11. In view of the three decisions referred to above the points raised by the learned Counsel for the petitioners do not survive for decision by this Court. Consequently it follows that the earlier admission of one or two cases where similar questions relating to the vires of Section498A and 3/4 Dowry Prohibition Act may have been raised, looses all significance. These points are no more 'res-integra' in view of the aforesaid three decisions.

12. Apart from the aforesaid- rulings, we have no hesitation in saying that there is no substance in the arguments of the learned Counsel for the petitioners in as much as none of the Articles of the Constitution have been contravened by the provisions contained in Section 498A IPC and 3/4 of the Dowry Prohibition Act.

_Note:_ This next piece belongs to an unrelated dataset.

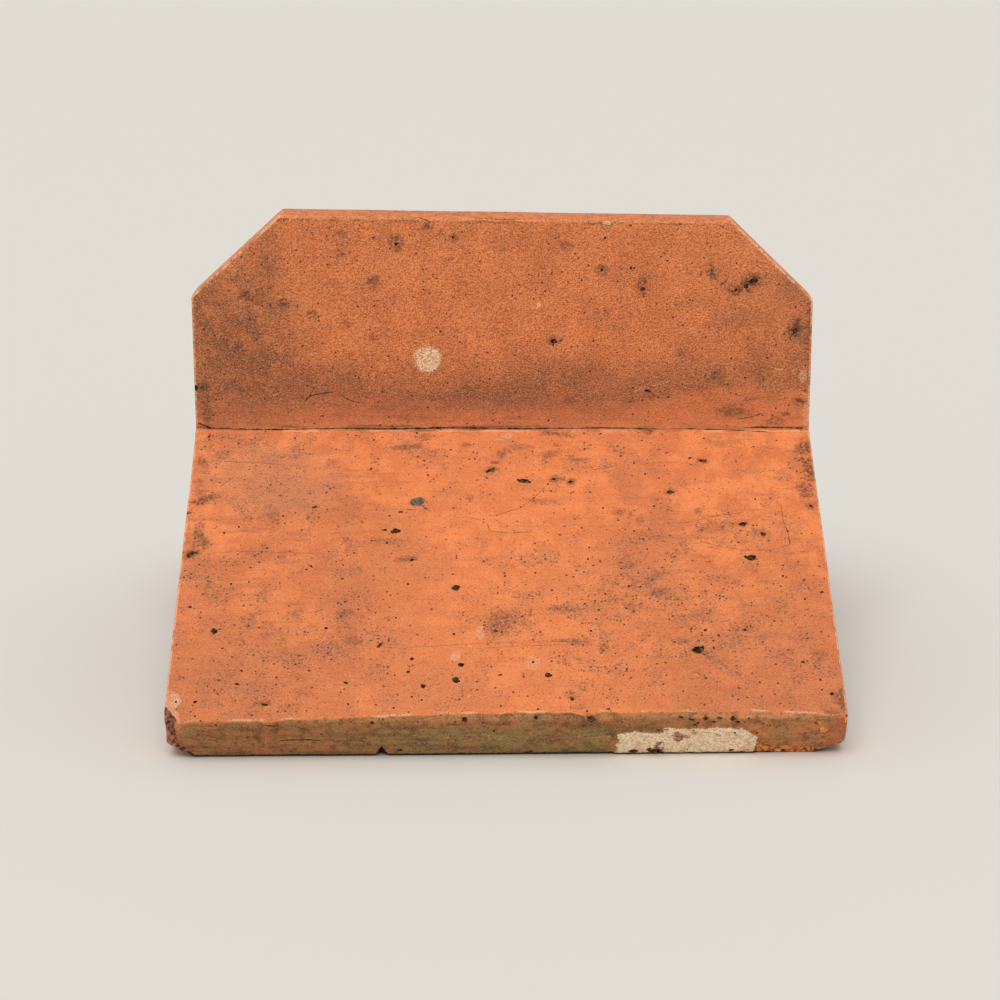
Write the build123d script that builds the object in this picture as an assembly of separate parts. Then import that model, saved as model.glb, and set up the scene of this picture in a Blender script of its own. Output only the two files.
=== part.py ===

The reference by the learned Counsel for the Petitioners to some of the decisions in the memorandum of the writ petition though not cited and referred to at the time of argument have absolutely no relevance to the fact of case. It can not also be said that the charges framed against the petitioners are defective or illegal. Enough time has already passed since the charges were framed. We direct the learned Trial Judge to expedite the hearing of the trial.